In the context of the discussions that had taken place at the Molepolole Kgotla, the above statement’s conclusion must have caused the General some further discomfort. During the assembly Kgosi Sechele had repeatedly raised the welfare of his southern neighbours as a litmus test of the quality of future friendship between the Bakwena and British.

With respect to Gaseitsiwe, Sechele had referred to an earlier incident in which his fellow Kgosi had been seized by a Boer commando under a flag of truce, which had resulted in his having at the time been ransomed with cattle by the Bangwaketse.

More challenging for Warren would have been the statement’s reference to the plight of the Barolong and more especially Batlhaping under Montshiwa and Mankurwane respectively, where the Bakwena had voiced their expectation that lands that had been claimed and/or seized by white settlers during recent conflicts would be restored to the two merafe.

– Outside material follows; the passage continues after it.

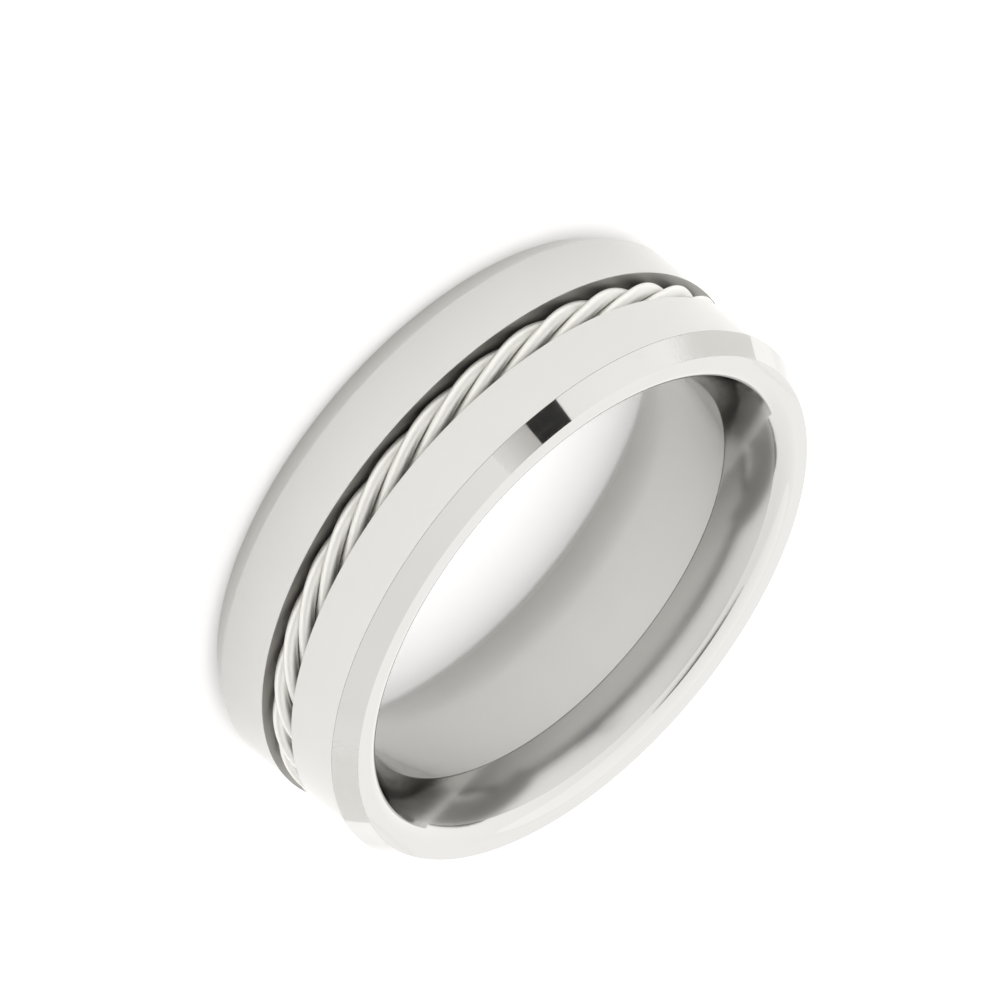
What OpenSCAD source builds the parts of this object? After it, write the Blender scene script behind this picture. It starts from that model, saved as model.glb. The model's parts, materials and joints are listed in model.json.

Bakwena mistrust with respect to land issues south of the Molopo was well founded for, as we have previously noted, Warren had already been tasked by London to enforce Cecil Rhodes’ land promises to the Stellaland settlers.

As it was, by May of 1886 the colonial Land Commission that Warren put into place, which was chaired Rhodes’ close associate Sidney “Morena Maaka” Shippard, had robbed the Batswana living south of the Molopo of 92% of their land. While 13% of the land was awarded to white settlers as freehold farms, another 79% was taken by the British Government as Crown lands.           

Warren next proceeded to Shoshong where his announcement of the Protectorate at a Kgotla meeting convened on the 12 May 1885 was rather more enthusiastically welcomed by Kgosi Khama III, though most of the Bangwato were reported to be privately opposed to the British presence.

During the meeting most of the speakers emphasised their concern that the land of the Bangwato should not be sold to white men. There was also insistence that their law banning alcohol from the country should be upheld.

For his part Kgosi Khama concluded the gathering with the following words (official English translation):

“Concerning these words you have spoken, wherein the Bamangwato can help in this Protectorate, I reply that the land of the Bamangwato is a very large land stretching far away. It is our hunting ground. It is not [just] all our grazing and garden ground. It is by this hunting ground that we can help, and if our help is sought, then laying aside of parts of such country for the purpose of the English Government would be the way.

“It is a great country but you can see by all the people present that we are very numerous, and our flocks and garden grounds ought not to be narrowed unduly. What we want is to go forward and improve, and I think we can do so if wisely connected with the English, for after we have seen your ways we shall take up some of them.

“But at first we shall not be able to understand, as we do not know how you would take possession of a country like this, but we are willing to be taught by the English how to manage a country like this, and we put confidence   in the  way  they do things.”